顧客のボライドは、ブガッティのレースの歴史を体現
準備万端整った「ボライド」で、オーナーはコースに出て12周にわたって、このクルマの潜在能力を最大限に引き出した。雨はさらなる難題をもたらしたが、興奮は増すばかりだった。ドライバーは自分自身と「ボライド」を限界まで追い込み、最高速度333km/hを記録した。オーナーにとって、それは単にスピードを追求することではなく、偉大なるマシンと一体となる感動であり、ブガッティのエンジニアリングの真髄を体感する機会であった。最も過酷な状況下でも、ボライドは比類なき性能で、ドライバーの体験を誰も想像できないレベルにまで高めることができることを証明したのだった。
フランスのレーシングカーを象徴するブルーに仕上げられ、車体の下部全体にノクターン・ブラックカーボンを配するなど、大胆なアクセントが施された顧客のボライドは、ブガッティのレースの歴史を体現している。そのツートーンのデザインは、伝説のレーシングカーである「タイプ35」をはじめとする、ブガッティの過去と現在のアイコンからインスピレーションを得ており、ブランドのモータースポーツにおける不変の伝統と最先端のデザイン哲学への敬意を表している。
特注の構成は、カーボン製フェンダー、ウイング、スプリッターから大胆な赤いテールフックまで広がり、すべてがボライドのサーキット走行に重点を置いたDNAを強調している。
コクピット内では、フレンチレーシングブルーとベルガブラックのアルカンターラ、そして磨き上げられたアルミニウムのアクセントが調和している。「エキップ・カーティス」と刻まれた特注のトレッドプレートが個性を添え、エットーレ・ブガッティの有名なレーシングチーム「エキップ・ブガッティ」を称えたものである。
AMWノミカタ
ボライドの商品化は2021年に発表されたが、3年後の2024年11月に予定通り1号車がデリバリーされた。400万ドルと発表された価格も驚きであったが、1450kgという車重や0-100km/h加速2.2秒というパフォーマンスにも驚かされた。3年も待たされたオーナーが自らサーキットを予約してでも一刻も早くこのモデルを体験したいという気持ちになることは十分に想像できる。

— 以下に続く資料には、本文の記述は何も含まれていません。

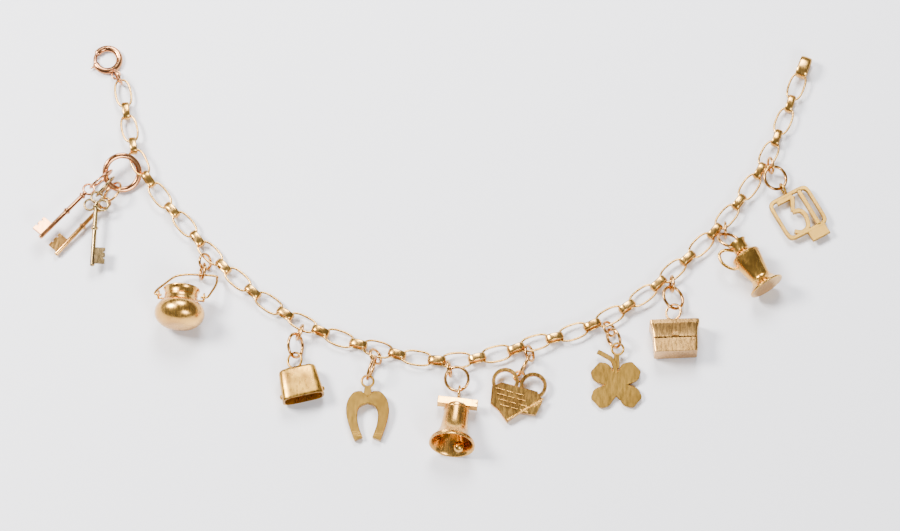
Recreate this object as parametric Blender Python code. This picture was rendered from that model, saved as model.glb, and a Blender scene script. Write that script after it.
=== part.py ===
# Charm bracelet laid out in an open U: a chain of long and short links, a bolt ring at one
# end, a key ring with three keys, and nine charms that each hang on two jump rings.
import math

import bmesh
import bpy
from mathutils import Matrix, Quaternion, Vector

for old in list(bpy.data.objects):
    bpy.data.objects.remove(old)

MM = 0.001
UP = Vector((0.0, 0.0, 1.0))

# Chain
LONG_LINKS = 25
LONG_LENGTH = 5.8 * MM
LONG_WIDTH = 3.2 * MM
LONG_WIRE = 0.42 * MM
LONG_SQUARENESS = 2.5
LONG_SIDES = 10
SHORT_LENGTH = 3.4 * MM
SHORT_HEIGHT = 2.2 * MM
SHORT_THICKNESS = 0.4 * MM
SHORT_BAND = 1.3 * MM
SHORT_SIDES = 10
END_LENGTH = 4.2 * MM
END_HEIGHT = 2.9 * MM
END_BAND = 2.1 * MM
END_THICKNESS = 0.5 * MM
LINK_TWIST = math.radians(7)
SOLDER = 0.07 * MM
WIRE_SIDES = 5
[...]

入念な納車説明とブリーフィングの後に顧客はステアリングを握るが、待ち焦がれたマシンと一体となる感動やエンジニアリングの真髄を味わえたのではないだろうか。320km/hで発生するフロント800kg、リア1800kgの強力なダウンフォース、1kg/psを切るパワーウェイトレシオ、1600Nmを発生するトルク感など、それは全世界で40人だけが味わえる特別な幸せである。
余談ながら、ボライドの全高は995mmで伝説のモデル、タイプ35と同じらしい。このあたりのこだわりもいかにもブガッティらしくてステキである。